Its utter horse shit thats what it is......why have ffp then at all? Let Clubs spend as they wish or enforce the law to its maximum effect. Maximum effect....least effort.

Its a fucking scam, a shit-show. Every man and his dog knows psg and city is not worth those kind of sponsorships, and the emails proved that. But nahh nothing to see here, move along, they are not utterly cheating, its all good....bang case thrown out. Footy is entertainment, its not a contest anymore, its a product that they sell...nothing more or less.

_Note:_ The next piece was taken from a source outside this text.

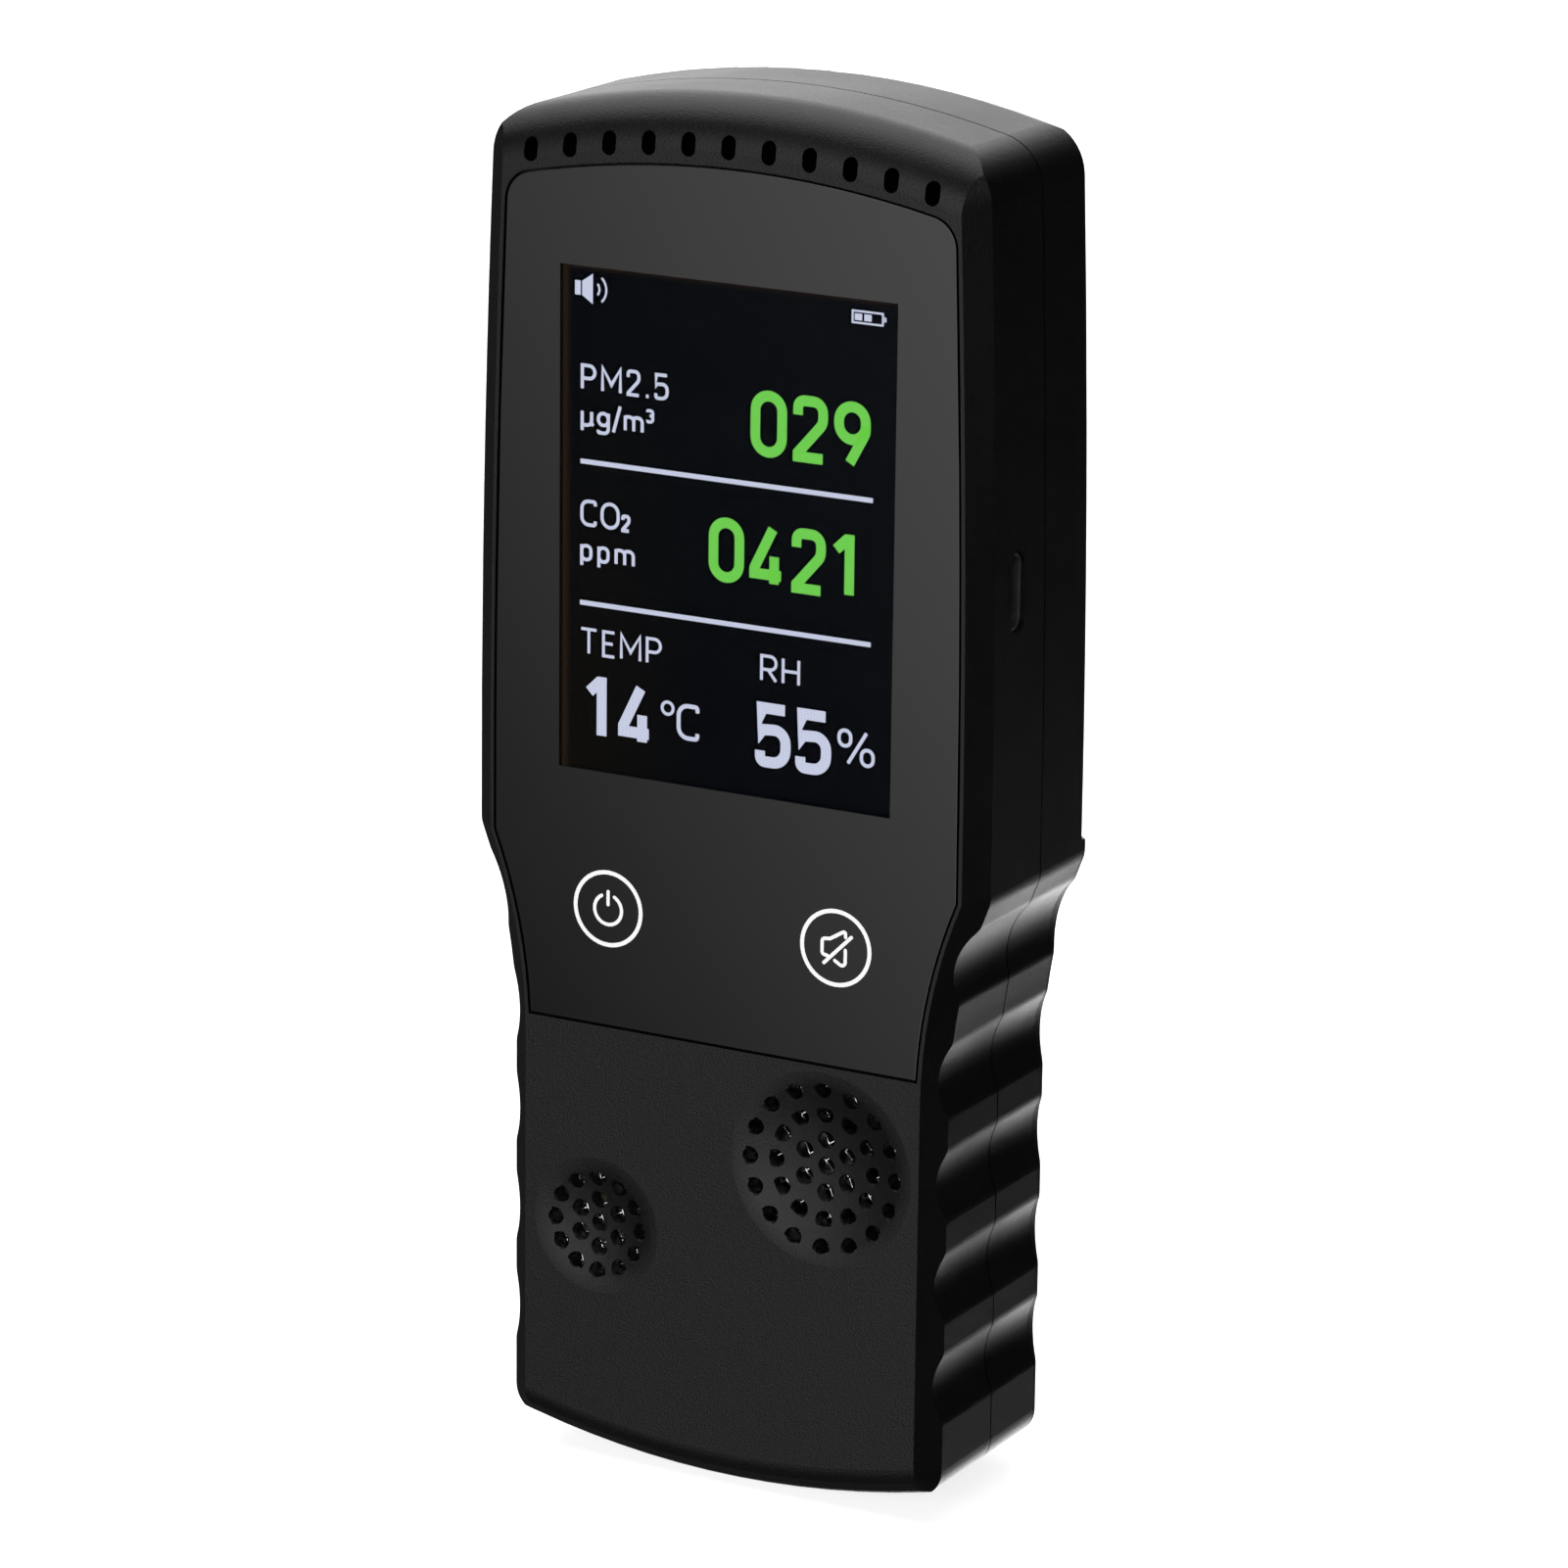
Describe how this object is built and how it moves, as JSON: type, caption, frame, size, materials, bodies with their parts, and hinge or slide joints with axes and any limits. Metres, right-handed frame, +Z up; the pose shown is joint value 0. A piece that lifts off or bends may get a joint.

I am not a believer in FFP, especially in its current joke of an iteration

I have 2 huge pan-national wishes for the next 20 years or so 

one in sport

one is political

the sport one is a 32 team (4 divisions of 8 teams each) European football super league 

the political one is

Nordica

Nordica would be a new combined Nordic nation (Sweden, Iceland, Norway, Denmark, Finland, Estonia (IF they wanted to join, not sure if they would, but I think they would, especially if Finland comes in too, they already have massive historical and present links to Sweden and Finland), Greenland, Faroe Islands, Åland Islands) of almost 30 (WELL over that by the time it happen, probably 35 or so) million people, a HUGE GDP (especially for its size) insane combined natural resources and wealth, and a global powerhouse on almost every front and level,including quality of life and governance and wealth equality. We also would have our own currency which would be partially backed by gold, silver and natural resources, so only a semi-fiat, and thus far less likely to be manipulated.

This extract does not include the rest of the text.